I am wondering why the output bandwidth is higher than the storage I actually pulled

I used Rclone from my VPS us S3 pulled one whole bucket that’s 26.1GB. And the dashboard’s output bandwidth shows 34.3GB output.That’s around 30% more than what I actually pulled.

Last month, I also pulled a bucket around 50GB, and bandwidth shows around 67.8GB output.

What’s funny is the ratio is all around 131%-133% of what did I actually get.

So what happened here, it my Rclone S3 problem or Storj problem?

rclone has a retry option, so it may retry not downloaded parts/files.
Please check also the settled bandwidth, not allocated. Usually it allocate more bandwidth until it receives all confirmed orders from the nodes (24h).

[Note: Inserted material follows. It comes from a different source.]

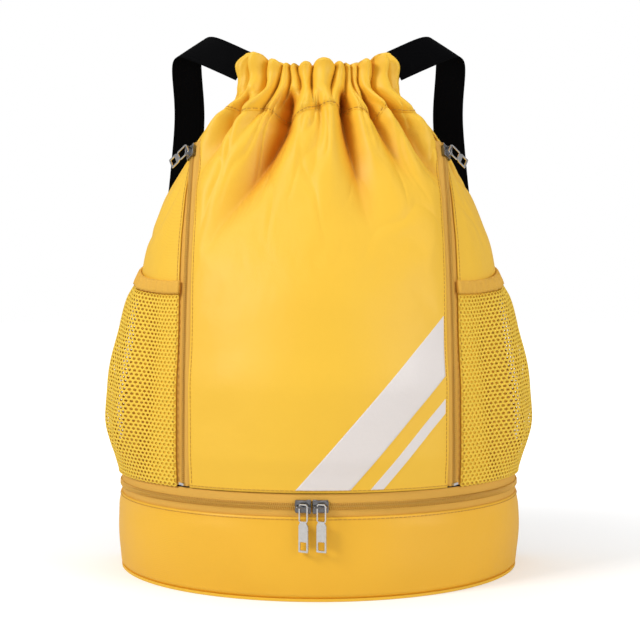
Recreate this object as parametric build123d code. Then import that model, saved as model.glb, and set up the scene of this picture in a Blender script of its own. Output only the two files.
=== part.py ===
from build123d import *
import math
import os

# A drawstring backpack with a zipped shoe compartment as its base.
# Frame: x to the right, -y to the front, +y to the back, z up; the underside is at z = 0.
# Right-hand parts lie at +x and are mirrored in the YZ plane. Millimetres throughout.

os.makedirs("parts", exist_ok=True)

# ---------------------------------------------------------------- driving sizes
FABRIC = 1.2            # coated fabric thickness

# base
BASE_R = 160.0          # radius of the round front, and half the width
BASE_CENTRE_Y = 70.0    # y of that round front's centre
BACK_Y = 90.0           # flat back plane
CORNER_R = 12.0         # back corner radius
BASE_WALL_TOP = 58.5    # top edge of the shoe compartment's wall
SEAM_Y = 70.5           # behind this y the base and the bag are sewn, not zipped
SEAM_Z = 66.0           # height of that sewn seam, the fabric hinge

# zips: distances across are from the zip's centre line, outward ones from the tape's face
TAPE_T = 0.8
TAPE_IN, TAPE_OUT = 0.9, 7.8
COIL_IN, COIL_OUT = 0.8, 3.0
COIL_LOW, COIL_HIGH = 0.02, 1.55

BASE_ZIP_Z = SEAM_Z     # centre line of the zip round the base
BASE_ZIP_END = 86.0     # degrees each side of the front centre to its ends
BASE_ZIP_R = BASE_R - FABRIC - 0.15    # outer face of its tape

FRONT_ZIP_X = 97.0      # the upright zips run on an arc in a plane of constant x
FRONT_ZIP_CENTRE_Y, FRONT_ZIP_CENTRE_Z, FRONT_ZIP_R = 325.1, 102.7, 383.0
FRONT_ZIP_LOW, FRONT_ZIP_HIGH = -4.0, 36.2    # arc angles of the ends, degrees
FRONT_ZIP_TILT = math.radians(52.0)    # the tape faces this far round from the front
FRONT_SLIDER_ANGLE = 35.0

# main bag
PANEL_LOW = 73.5        # lower edge of the panels
FRONT_ZIP_TOP_Z = 333.2    # the panels close up above this height
PANEL_SEAM = 0.8        # outline steps from the back seam to each panel's edge
ZIP_HALF_GAP = TAPE_OUT + 0.2

# drawstring tunnel
NECK_Z = 362.0          # its lower edge
TUNNEL_TOP = 398.0
TUNNEL_Y = 25.0
TUNNEL_MID = (57.0, 23.0)    # semi-axes of the oval midway through its wall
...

Hi @asdfgdredscfvfsad! Your username approach is vastly superior to mine lol

Storj has a unique set of challenges (and solutions!) being a decentralized storage platform. One problem we have is that storage nodes across the board are highly variable in performance, but we don’t want our customer experience to be highly variable!

The way we solve this variability problem is we “overdownload” - we make a request for more pieces than we need. For any download we need 29 pieces of what you’ve requested, but we actually request 39 (which is just a little over 133%!) (there’s nothing special about these numbers other than that they came from our data science team’s model about network health and churn). Then, when the fastest 29 complete, we return the data. This allows us to be tolerant of an additional 10 nodes being slow.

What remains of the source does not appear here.